You need to be alerted before the equipment reaches the point of Functional Failure to:
- Prepare strategies for replacement,
- Begin educating your ownership group that a large capital expense is needed in the next few years,
- Adjust your Operating budget to account for the additional attention the equipment will need.
When determining the best strategy, incorporate Energy evaluation involving utility rebates and grants, and use Net Present Value analysis to help decide the best financial solution to meet the property’s investment goal.
Your service provider should be proactively providing you replacement quotes, counseling you on options, and working with your timeline to keep the equipment operating as long as possible without large repair costs. Managers who do not understand the equipment’s position on its life cycle will be ‘‘blindsided’ by unanticipated repair costs.
In the HVAC service industry the term Preventative Maintenance is common language, and used to “sell” the idea that failure can be prevented.
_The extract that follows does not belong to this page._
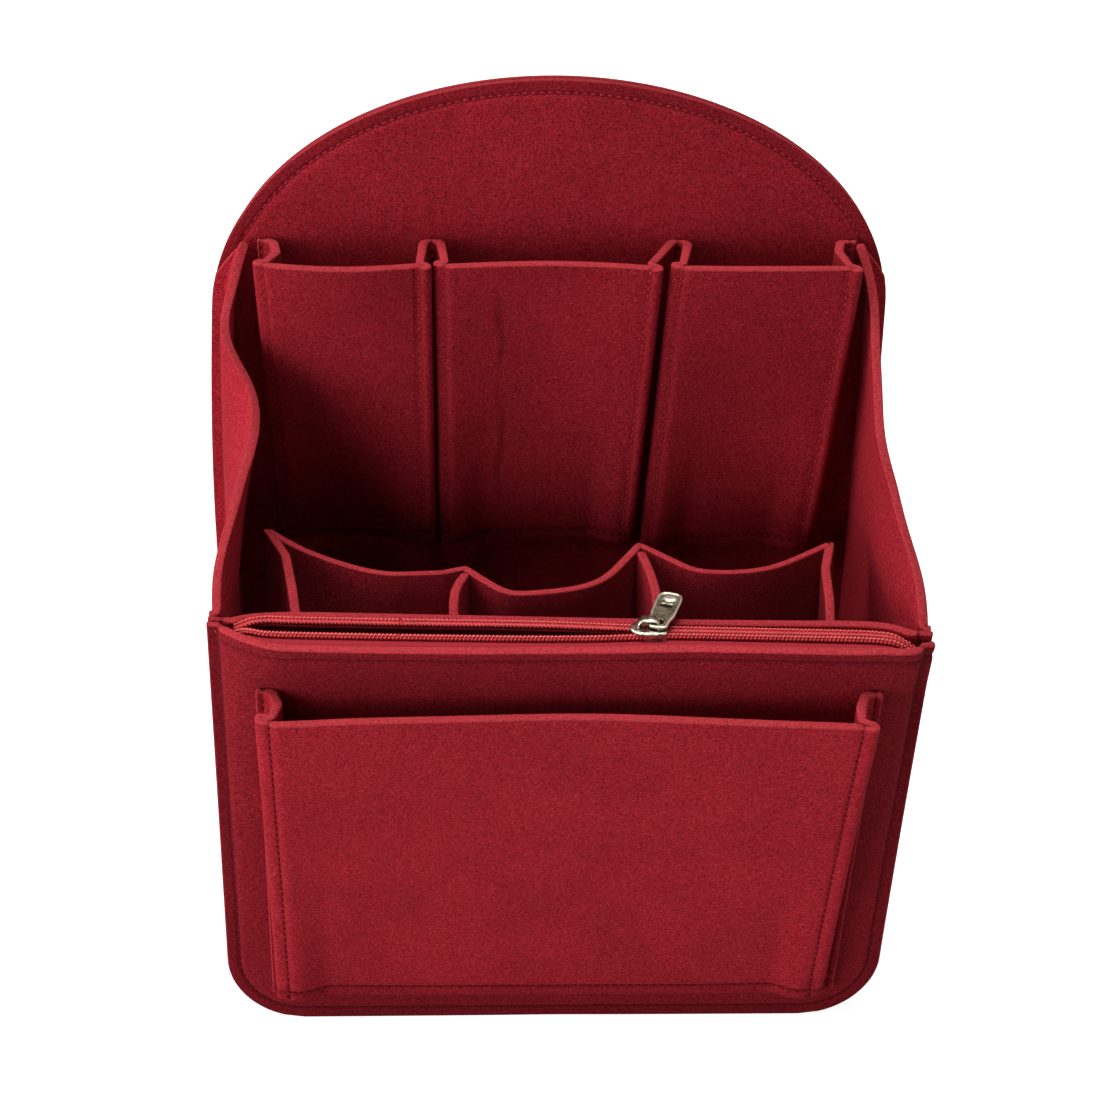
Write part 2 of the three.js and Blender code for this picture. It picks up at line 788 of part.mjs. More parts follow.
// The tab lies along X from the eye's centre, in its own flat frame
function pullTab() {
  const near = -tab_eye_radius - tab_eye_margin;
  const far = near + tab_length;
  const neck = near + tab_neck_length;
  const slim = tab_neck_width / 2;
  const wide = tab_width / 2;
  const shape = new THREE.Shape();
  shape.moveTo(near, -slim + tab_corner);
  shape.quadraticCurveTo(near, -slim, near + tab_corner, -slim);
  shape.lineTo(neck, -slim);
  shape.lineTo(neck + tab_corner, -wide);
  shape.lineTo(far - tab_corner, -wide);
  shape.quadraticCurveTo(far, -wide, far, -wide + tab_corner);
  shape.lineTo(far, wide - tab_corner);
  shape.quadraticCurveTo(far, wide, far - tab_corner, wide);
  shape.lineTo(neck + tab_corner, wide);
  shape.lineTo(neck, slim);
  shape.lineTo(near + tab_corner, slim);
  shape.quadraticCurveTo(near, slim, near, slim - tab_corner);
  const hole = new THREE.Path();
  hole.absarc(0, 0, tab_eye_radius, 0, 2 * Math.PI, true);
  shape.holes.push(hole);
  return extrudeUp(shape, -tab_thickness / 2, tab_thickness / 2);
}

// Finishes
const felt_colour = 0x8c1c2a;
const zip_colour = 0xa3242f;
const nickel_colour = 0xc9c6bd;

function piece(name, geometry, color, roughness, metalness) {
  const material = new THREE.MeshStandardMaterial({ color, roughness, metalness });
  const mesh = new THREE.Mesh(geometry, material);
  mesh.name = name;
  return mesh;
}

const felt = (name, geometry) => piece(name, geometry, felt_colour, 0.95, 0);
const nylon = (name, geometry) => piece(name, geometry, zip_colour, 0.5, 0);
const nickel = (name, geometry) => piece(name, geometry, nickel_colour, 0.25, 1);

const insert = new THREE.Group();
insert.add(felt('back_panel_inner', archPanel(0)));
insert.add(felt('back_panel_outer', archPanel(1)));
insert.add(felt('front_panel', wallPanel(frontFace)));
insert.add(felt('zip_pocket_wall', wallPanel(wallFace)));
insert.add(felt('gusset', gusset()));
insert.add(felt('front_pocket', pleatedStrip(
  frontPocketCorners, frontPocketPlace, front_pocket_bottom, front_pocket_top, pocket_levels,
)));
insert.add(felt('back_pocket_strip', pleatedStrip(
  backPocketCorners, backPocketPlace, back_pocket_bottom, back_pocket_top, pocket_levels,
)));
insert.add(felt('inner_pocket_strip', pleatedStrip(
  innerPocketCorners, innerPocketPlace, inner_pocket_bottom, inner_pocket_top, pocket_levels,
)));

const divider_bottom = lerp(inner_pocket_bottom, inner_pocket_top, divider_bottom_share);
const addDivider = (name, corners) => insert.add(felt(name, pleatedStrip(
  corners, innerPocketPlace, divider_bottom, inner_pocket_top, pocket_levels,
)));
addDivider('left_inner_divider', dividerCorners(
  left_divider_foot, left_divider_bow, inner_middle_x_shares[0] * inner_pocket_half_width,
  inner_middle_depth_shares[0], left_divider_end_gap, -1,
));
addDivider('right_inner_divider', dividerCorners(
  right_divider_foot, right_divider_bow, inner_right_x_shares[0] * inner_pocket_half_width,
  inner_right_depth_shares[0], right_divider_end_gap, 1,
));

insert.add(nylon('zip_tape_front', zipTape(-1)));
insert.add(nylon('zip_tape_rear', zipTape(1)));
insert.add(nylon('zip_coil_front', zipCoil(-1)));
insert.add(nylon('zip_coil_rear', zipCoil(1)));

// The slider stands on the settled chain, in line with it
const slider = new THREE.Group();
slider.position.copy(settle(slider_x, chainCentre(slider_x), chain_z));
const chain_lean = (front_lean_right - front_lean_left) / body_width;
slider.rotation.z = -Math.atan(chain_lean * (chain_z / front_height) ** lean_exponent);
slider.add(nickel('slider_body', sliderBody()));
slider.add(nickel('slider_bail', sliderBail()));
const tab = nickel('pull_tab', pullTab());
const tab_height = slider_top + seam_gap + (bail_height - bail_bar) / 2;
tab.position.set(bail_length / 2 - bail_leg / 2, 0, tab_height);
tab.rotation.order = 'ZYX';
tab.rotation.z = THREE.MathUtils.degToRad(tab_turn_degrees);
tab.rotation.y = -THREE.MathUtils.degToRad(tab_tilt_degrees);
slider.add(tab);
insert.add(slider);

// The origin is under the middle of the whole insert's box
insert.updateMatrixWorld(true);
const middle = new THREE.Box3().setFromObject(insert, true).getCenter(new THREE.Vector3());
insert.position.set(-middle.x, -middle.y, 0);

export default insert;
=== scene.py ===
# %% [markdown]
# # A felt organiser insert
# This lesson builds the looks of a stiff felt insert: a tall arched back, a low front
# wall with a zip, one gusset strip, three sets of pleated pockets and a nickel slider.
# The frame gives each piece's place. Every shape here is a surface worked out with
# numpy, in millimetres, and is turned into metres only when its mesh is made.

# %% The frame comes first
import math
import bpy
import numpy as np
from mathutils import Matrix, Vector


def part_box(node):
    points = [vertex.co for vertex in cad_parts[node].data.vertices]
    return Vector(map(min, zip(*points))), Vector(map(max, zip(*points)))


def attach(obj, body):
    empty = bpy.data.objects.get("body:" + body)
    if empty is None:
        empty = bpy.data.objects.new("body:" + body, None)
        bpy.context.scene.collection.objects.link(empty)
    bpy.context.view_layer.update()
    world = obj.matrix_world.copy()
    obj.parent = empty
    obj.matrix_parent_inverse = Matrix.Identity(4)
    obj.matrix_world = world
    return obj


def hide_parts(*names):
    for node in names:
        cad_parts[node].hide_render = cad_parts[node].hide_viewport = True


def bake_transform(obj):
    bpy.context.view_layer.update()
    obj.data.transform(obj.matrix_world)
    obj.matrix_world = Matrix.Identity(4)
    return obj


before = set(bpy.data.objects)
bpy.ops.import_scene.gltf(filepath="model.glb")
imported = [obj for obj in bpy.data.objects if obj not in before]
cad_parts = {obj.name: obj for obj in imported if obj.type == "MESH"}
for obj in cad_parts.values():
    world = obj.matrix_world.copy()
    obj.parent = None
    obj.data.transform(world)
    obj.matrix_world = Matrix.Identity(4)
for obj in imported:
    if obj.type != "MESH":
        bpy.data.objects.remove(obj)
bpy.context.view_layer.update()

scene = bpy.context.scene

# %% [markdown]
# ## Sizes
# The insert is cut from one roll of felt, so one thickness and one seam gap rule all
# its layers. The outline is 260 mm wide. The front wall is 188 mm tall, and the back
# goes on to 352 mm in a half ellipse.

# %% Sizes in millimetres
MM = 0.001
BODY_WIDTH, BODY_DEPTH = 260.0, 115.0
BACK_HEIGHT, ARCH_START, FRONT_HEIGHT = 352.0, 264.0, 188.0
CORNER_RADIUS = 30.0
GUSSET_BACK_HEIGHT = 289.0
FELT = 3.5
SEAM_GAP = 0.3
LIP = 5.0
HALF_WIDTH = BODY_WIDTH / 2
HALF_FELT = FELT / 2
FRONT_FACE, BACK_FACE = -BODY_DEPTH / 2, BODY_DEPTH / 2
LAYER = FELT + SEAM_GAP
LAYER_BASE = SEAM_GAP + HALF_FELT
SWELL_LEFT, SWELL_RIGHT, SWELL_TOP = 8.5, 1.5, 300.0

# The shapes are worked out about the middle of the bag's seams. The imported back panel
# says where that middle lies in the frame.
panel_low, panel_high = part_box("back_panel_inner")
MIDDLE = np.array([
    (panel_low[0] + panel_high[0]) / 2 / MM + (SWELL_LEFT - SWELL_RIGHT) / 2,
    panel_low[1] / MM - BACK_FACE,
    0.0,
])
print("middle of the seams in the frame, mm:", MIDDLE.round(2))

# %% [markdown]
# ## How the front wall stands
# A felt bag never stands square. Its front wall leans out, more at the right than at
# the left, and the two layers of the zip pocket bow apart. One function leans every
# point. The front panel bows forward and the zip pocket wall bows back, each by a
# function of its own. Every piece of the front goes through them, so the layers
# can't cross.

# %% Lean and bulge
LEAN_LEFT, LEAN_RIGHT, TOP_SHIFT, LEAN_EXPONENT = 5.5, 17.5, 4.0, 1.3
FRONT_BULGE, FRONT_FLAT = 9.5, 4.0
WALL_BULGE, WALL_FLAT = 6.5, 9.0
SIDE_EXPONENT, RISE_EXPONENT = 18, 1.5
PUSH_START = 166.0
PUSH_PLACES = [-130, -119, -112, -105, -98, -62, -45, -27, -9, 9, 23, 45, 112, 116, 120, 124,
               128, 130]
PUSHES = [0, 0.2, 1.9, 3.8, 4.1, 3.9, 3.5, 2.9, 2.3, 2.0, 1.2, 0.2, 0.2, 1.3, 2.6, 3.0, 1.2, 0]
ROUNDING = 3.0


def mix(low, high, share):
    """low where share is 0, high where it is 1, and a straight line between."""
    return low + (high - low) * share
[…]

This is supposed to drive down repairs and save you cost, yet common sense tells us complicated task lists which consume expensive labor, increased frequency of unyielding inspections, changing filters more than needed, or expensive predictive maintenance on noncritical systems ends up costing you more.
The only way to drive down costs is to prescribe the right solutions at the right time. To do this, the Life Cycle of each type of equipment needs to be known, the equipment’s position on the life cycle understood, and the appropriate actions be automatically taken. Accept repairs will be needed, but manage this with applicable information and a proactive plan. Make sure your service provider also understands this and is available when you need them.
When a maintenance system is based on Life Cycle – Your life gets easier!